_Job:_ In the listing below, find the line with "return core", then repeat exactly every line from the top through that one.

_Given entries:_
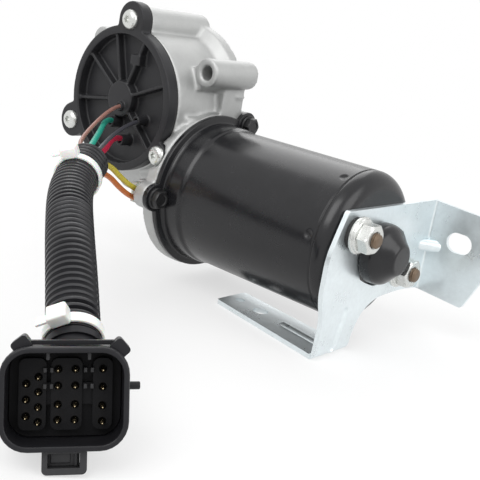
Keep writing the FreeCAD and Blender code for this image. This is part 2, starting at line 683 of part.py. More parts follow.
def armature_core():
    """The slotted lamination stack."""
    end = ARMATURE_START_X + ARMATURE_LENGTH
    core = ring_x(ARMATURE_RADIUS, SHAFT_RADIUS + FIT_GAP, ARMATURE_START_X, end)
    for number in range(ARMATURE_SLOTS):
        slot = fused([block((ARMATURE_START_X, end), (-1.0, 1.0), (SLOT_PITCH_RADIUS - 5.1, ARMATURE_RADIUS + 1)),
                      along_x(2.7, ARMATURE_START_X, end, 0, SLOT_PITCH_RADIUS)])
        slot.rotate(Vector(0, 0, 0), Vector(1, 0, 0), 360 * number / ARMATURE_SLOTS)
        core = core.cut(slot.translated(Vector(0, MOTOR_Y, MOTOR_Z)))
    return core


def armature_windings():
    """The two winding heads and the copper that fills the slots."""
    start = ARMATURE_START_X
    end = start + ARMATURE_LENGTH
    over = WINDING_OVERHANG
    heads = []
    for x0, x1, out in ((start - over, start - 0.1, -1), (end + 0.1, end + over, 1)):
        head = ring_x(WINDING_RADIUS, SHAFT_RADIUS + 2.5, x0, x1)
        outer = [e for e in head.Edges if abs(e.BoundBox.YLength - 2 * WINDING_RADIUS) < 0.01
                 and abs(e.BoundBox.XMax - (x0 if out < 0 else x1)) < 0.01]
        heads.append(head.makeFillet(3.0, outer))
    bars = []
    for number in range(ARMATURE_SLOTS):
        bar = along_x(2.4, start - 0.6, end + 0.6, 0, SLOT_PITCH_RADIUS)
        bar.rotate(Vector(0, 0, 0), Vector(1, 0, 0), 360 * number / ARMATURE_SLOTS)
        bars.append(bar.translated(Vector(0, MOTOR_Y, MOTOR_Z)))
    return fused(heads + bars)


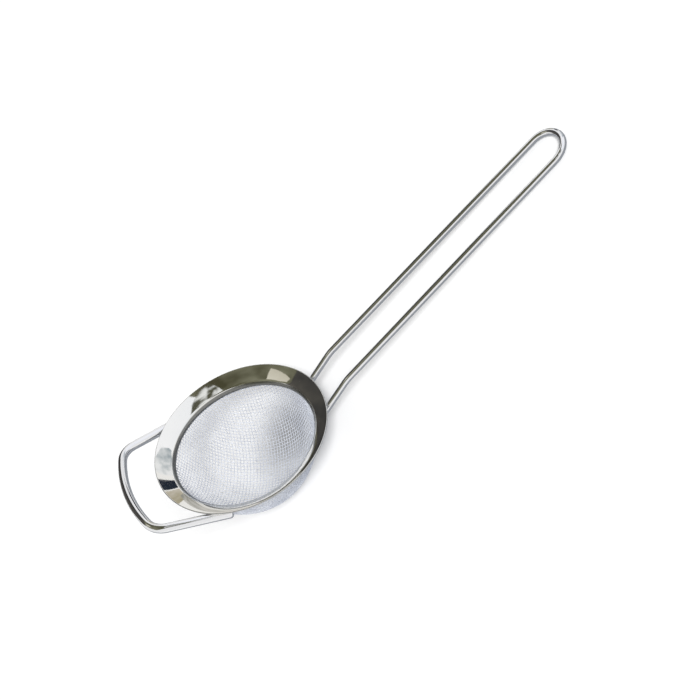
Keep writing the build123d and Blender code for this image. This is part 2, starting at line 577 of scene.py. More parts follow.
@dataclass(frozen=True)
class PolishedSheet:
    """Mirror-polished stainless sheet whose neck, below the flare, is left satin."""

    colour: Colour = (0.80, 0.79, 0.76)
    neck_colour: Colour = (0.21, 0.21, 0.20)
    roughness: float = 0.035
    neck_roughness: float = 0.24
    neck_top: float = -4.30 * MM
    neck_blend: float = 0.20 * MM
    edge_colour: Colour = (0.55, 0.55, 0.55)
    edge_roughness: float = 0.22
    edge_depth: float = 0.62 * MM
    edge_start: float = 0.04 * MM
    edge_full: float = 0.16 * MM
    edge_fade: float = 0.10 * MM
    rim_radius: float = RIM_RADIUS * MM
    slope: float = FLARE_SLOPE
    smears: float = 0.05
    wave_scale: float = 75.0
    fine_scale: float = 1400.0
    fine_share: float = 0.01
    ring_density: float = 5200.0
    ring_share: float = 0.006
    waviness: float = 0.12 * MM
    bump_strength: float = 1.0

    def material(self, effects: Effects) -> Finish:
        """Makes the finish.

        Args:
            effects: The shared shader groups.

        Returns:
            The material.
        """
        bench = FinishBench("polished sheet", self.colour, effects)
        level = bench.rim_level()
        split = make_node(bench.tree, "ShaderNodeSeparateXYZ")
        bench.tree.links.new(level, split.inputs[0])
        low, high = self.neck_top - self.neck_blend, self.neck_top + self.neck_blend
        flare = bench.ramp(split.outputs["Z"], low, high)
        cut = self.cut_edge(bench, split)
        polished = bench.mix(flare, self.neck_colour, self.colour)
        bench.feed(bench.mix(cut, polished, self.edge_colour), "Base Color")
        smears = bench.handled(self.roughness, self.smears)
        satin = bench.math("MULTIPLY", bench.math("SUBTRACT", 1.0, flare), self.neck_roughness)
        edge = bench.math("MULTIPLY", cut, self.edge_roughness)
        bench.feed(bench.math("ADD", bench.math("ADD", smears, satin), edge), "Roughness")
        waves = bench.waves(self.wave_scale, self.fine_scale, self.fine_share)
        rings = bench.group(effects.turned, Vector=level, Density=self.ring_density)
        height = bench.math("ADD", waves, bench.math("MULTIPLY", rings, self.ring_share))
        bench.bump(height, self.waviness, self.bump_strength)
        return bench.material

    def cut_edge(self, bench: FinishBench, split: Node) -> Socket:
        """Mask of the sheet's cut edge, round the top of the rim.

        Args:
            bench: The material being made.
            split: Its rim-level coordinates, as separate numbers.

        Returns:
            1 on the cut edge and 0 elsewhere.
        """
        past_rim = bench.math("SUBTRACT", flat_radius(bench.tree, split), self.rim_radius)
        flare = bench.math("MULTIPLY", past_rim, math.tan(math.radians(self.slope)))
        under = bench.math("SUBTRACT", flare, split.outputs["Z"])
        below = bench.ramp(under, self.edge_start, self.edge_full)
        near_top = bench.ramp(split.outputs["Z"], -self.edge_depth, -self.edge_depth + self.edge_fade)
        return bench.math("MULTIPLY", below, near_top)


@dataclass(frozen=True)
class SatinSheet:
    """Stainless sheet with a fine turned grain."""

    colour: Colour = (0.60, 0.60, 0.60)
    roughness: float = 0.26
    smears: float = 0.1
    ring_density: float = 9000.0
    ring_height: float = 0.02 * MM
    bump_strength: float = 0.6

    def material(self, effects: Effects) -> Finish:
        """Makes the finish.

        Args:
            effects: The shared shader groups.

        Returns:
            The material.
        """
        bench = FinishBench("satin sheet", self.colour, effects)
        bench.feed(bench.handled(self.roughness, self.smears), "Roughness")
        rings = bench.group(effects.turned, Vector=bench.rim_level(), Density=self.ring_density)
        bench.bump(rings, self.ring_height, self.bump_strength)
        return bench.material


@dataclass(frozen=True)
class BrightWire:
    """Polished drawn wire, slightly softer than the sheet."""

    colour: Colour = (0.78, 0.78, 0.79)
    roughness: float = 0.05
    smears: float = 0.07
    wave_scale: float = 140.0
    fine_scale: float = 2600.0
    fine_share: float = 0.06
    waviness: float = 0.08 * MM
    bump_strength: float = 0.5

    def material(self, effects: Effects) -> Finish:
        """Makes the finish.

        Args:
            effects: The shared shader groups.

        Returns:
            The material.
        """
        bench = FinishBench("bright wire", self.colour, effects)
        bench.feed(bench.handled(self.roughness, self.smears), "Roughness")
        waves = bench.waves(self.wave_scale, self.fine_scale, self.fine_share)
        bench.bump(waves, self.waviness, self.bump_strength)
        return bench.material


@dataclass(frozen=True)
class WovenWire:
    """Fine stainless wire of the cloth, a little cooler and duller where it has been pressed."""

    colour: Colour = (0.80, 0.83, 0.90)
    dull: Colour = (0.67, 0.70, 0.78)
    metallic: float = 0.30
    roughness: float = 0.24
    smears: float = 0.12
    patch_scale: float = 130.0
    patch_low: float = 0.35
    patch_high: float = 0.65

    def material(self, effects: Effects) -> Finish:
        """Makes the finish.

        Args:
            effects: The shared shader groups.

        Returns:
            The material.
        """
        bench = FinishBench("woven wire", self.colour, effects)
        bench.shader.inputs["Metallic"].default_value = self.metallic
        patches = bench.patches(self.patch_scale, self.patch_low, self.patch_high)
        bench.feed(bench.mix(patches, self.dull, self.colour), "Base Color")
        bench.feed(bench.handled(self.roughness, self.smears), "Roughness")
        return bench.material


@dataclass(frozen=True)
class WeldMetal:
    """Spot weld, dulled and faintly straw coloured by its heat."""

    colour: Colour = (0.50, 0.48, 0.45)
    tint: Colour = (0.42, 0.34, 0.24)
    roughness: float = 0.36
    smears: float = 0.2
    patch_scale: float = 420.0
    patch_low: float = 0.4
    patch_high: float = 0.7
    grain_scale: float = 900.0
    fine_scale: float = 3500.0
    fine_share: float = 0.4
    grain_height: float = 0.15 * MM
    bump_strength: float = 0.7

    def material(self, effects: Effects) -> Finish:
        """Makes the finish.

        Args:
            effects: The shared shader groups.

        Returns:
            The material.
        """
        bench = FinishBench("weld metal", self.colour, effects)
        patches = bench.patches(self.patch_scale, self.patch_low, self.patch_high)
        bench.feed(bench.mix(patches, self.colour, self.tint), "Base Color")
        bench.feed(bench.handled(self.roughness, self.smears), "Roughness")
        grains = bench.waves(self.grain_scale, self.fine_scale, self.fine_share)
        bench.bump(grains, self.grain_height, self.bump_strength)
        return bench.material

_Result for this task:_
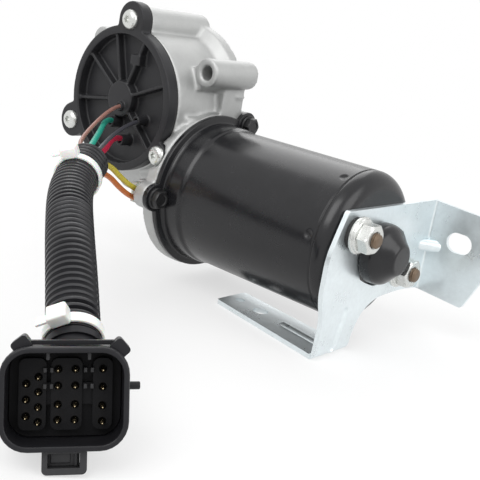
Keep writing the FreeCAD and Blender code for this image. This is part 2, starting at line 683 of part.py. More parts follow.
def armature_core():
    """The slotted lamination stack."""
    end = ARMATURE_START_X + ARMATURE_LENGTH
    core = ring_x(ARMATURE_RADIUS, SHAFT_RADIUS + FIT_GAP, ARMATURE_START_X, end)
    for number in range(ARMATURE_SLOTS):
        slot = fused([block((ARMATURE_START_X, end), (-1.0, 1.0), (SLOT_PITCH_RADIUS - 5.1, ARMATURE_RADIUS + 1)),
                      along_x(2.7, ARMATURE_START_X, end, 0, SLOT_PITCH_RADIUS)])
        slot.rotate(Vector(0, 0, 0), Vector(1, 0, 0), 360 * number / ARMATURE_SLOTS)
        core = core.cut(slot.translated(Vector(0, MOTOR_Y, MOTOR_Z)))
    return core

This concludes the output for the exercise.